* Task goal
Reproduce, word for word, every line from the first one down to the line containing "spots: Points of the skin.", and nothing else.

* Dataset excerpt
_ _ _ _ _ _ _
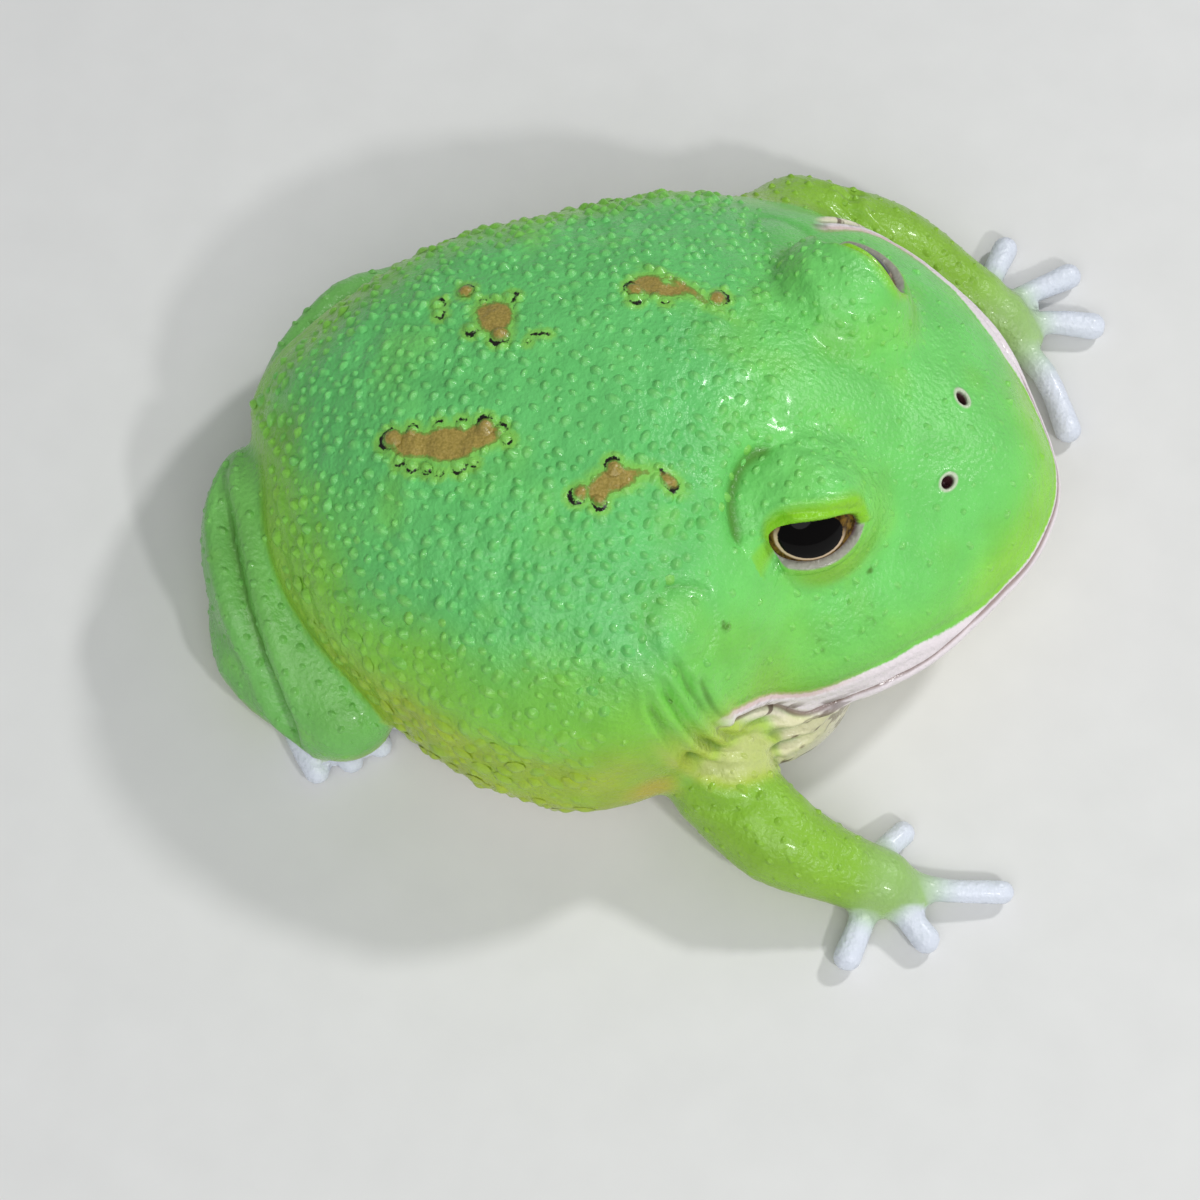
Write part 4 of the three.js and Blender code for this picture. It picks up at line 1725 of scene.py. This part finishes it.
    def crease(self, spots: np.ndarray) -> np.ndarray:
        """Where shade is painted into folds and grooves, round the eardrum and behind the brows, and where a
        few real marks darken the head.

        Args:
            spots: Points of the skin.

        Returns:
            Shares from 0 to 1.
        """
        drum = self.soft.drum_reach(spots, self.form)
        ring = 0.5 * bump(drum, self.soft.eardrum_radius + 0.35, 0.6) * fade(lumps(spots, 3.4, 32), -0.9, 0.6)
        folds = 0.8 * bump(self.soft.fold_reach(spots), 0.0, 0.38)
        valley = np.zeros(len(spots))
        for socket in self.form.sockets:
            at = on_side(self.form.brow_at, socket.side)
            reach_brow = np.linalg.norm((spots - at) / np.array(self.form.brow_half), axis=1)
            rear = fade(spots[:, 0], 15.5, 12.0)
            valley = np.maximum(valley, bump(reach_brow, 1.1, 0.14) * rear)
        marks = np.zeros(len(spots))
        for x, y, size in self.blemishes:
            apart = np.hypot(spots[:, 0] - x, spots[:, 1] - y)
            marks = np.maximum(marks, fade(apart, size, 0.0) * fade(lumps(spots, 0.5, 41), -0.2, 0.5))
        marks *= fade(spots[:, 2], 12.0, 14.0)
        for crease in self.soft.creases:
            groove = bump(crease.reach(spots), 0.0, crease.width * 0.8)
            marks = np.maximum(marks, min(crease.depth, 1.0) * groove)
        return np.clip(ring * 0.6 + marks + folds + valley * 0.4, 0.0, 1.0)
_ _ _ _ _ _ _
* Result of the task
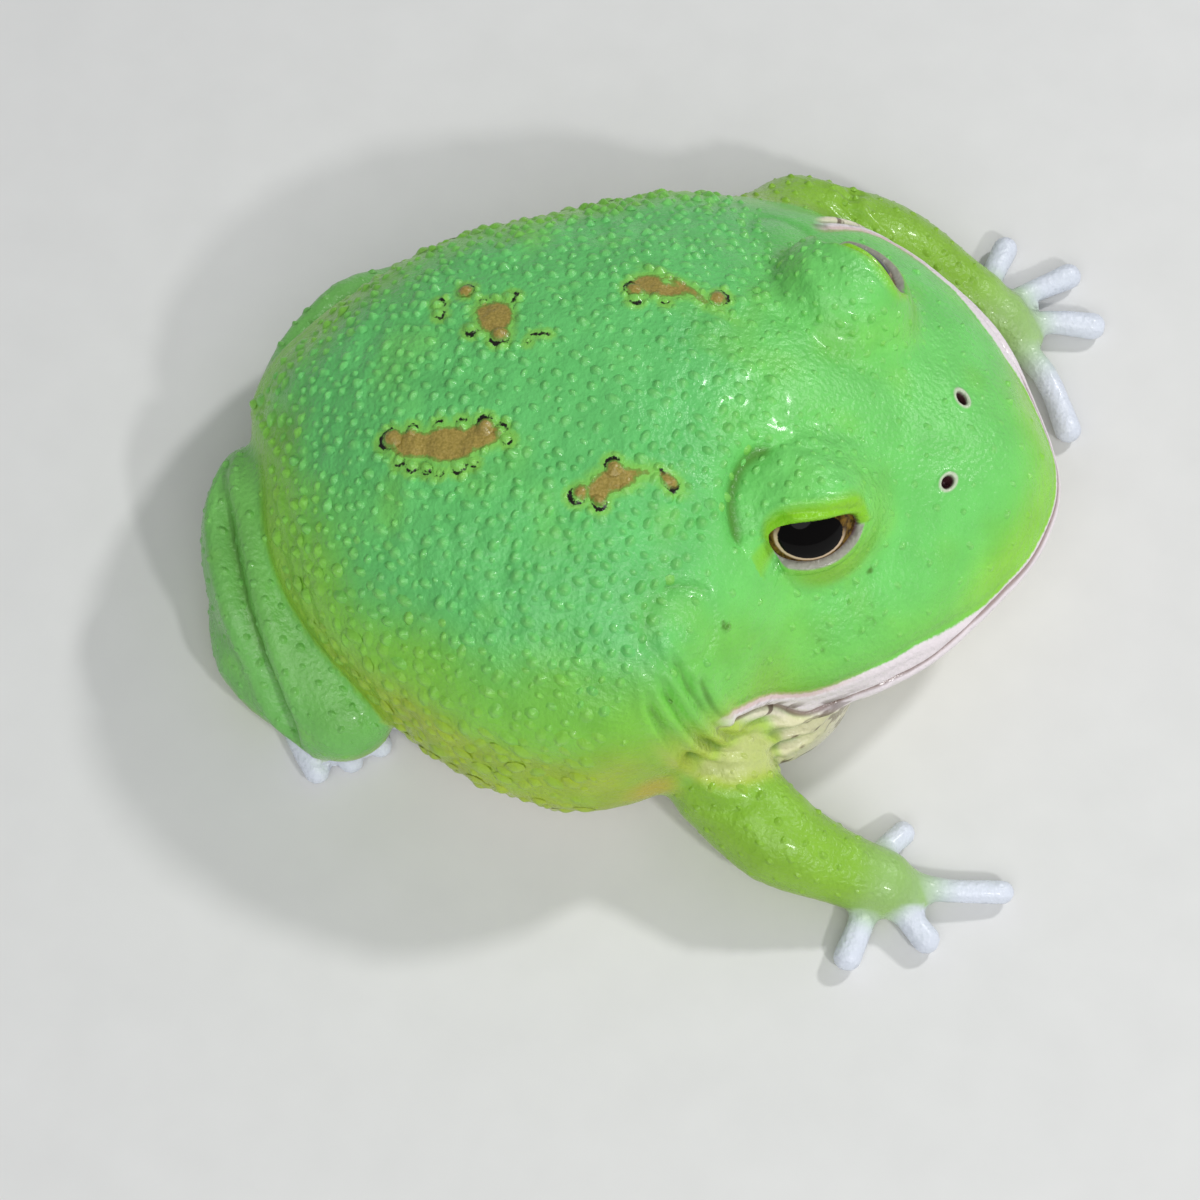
Write part 4 of the three.js and Blender code for this picture. It picks up at line 1725 of scene.py. This part finishes it.
    def crease(self, spots: np.ndarray) -> np.ndarray:
        """Where shade is painted into folds and grooves, round the eardrum and behind the brows, and where a
        few real marks darken the head.

        Args:
            spots: Points of the skin.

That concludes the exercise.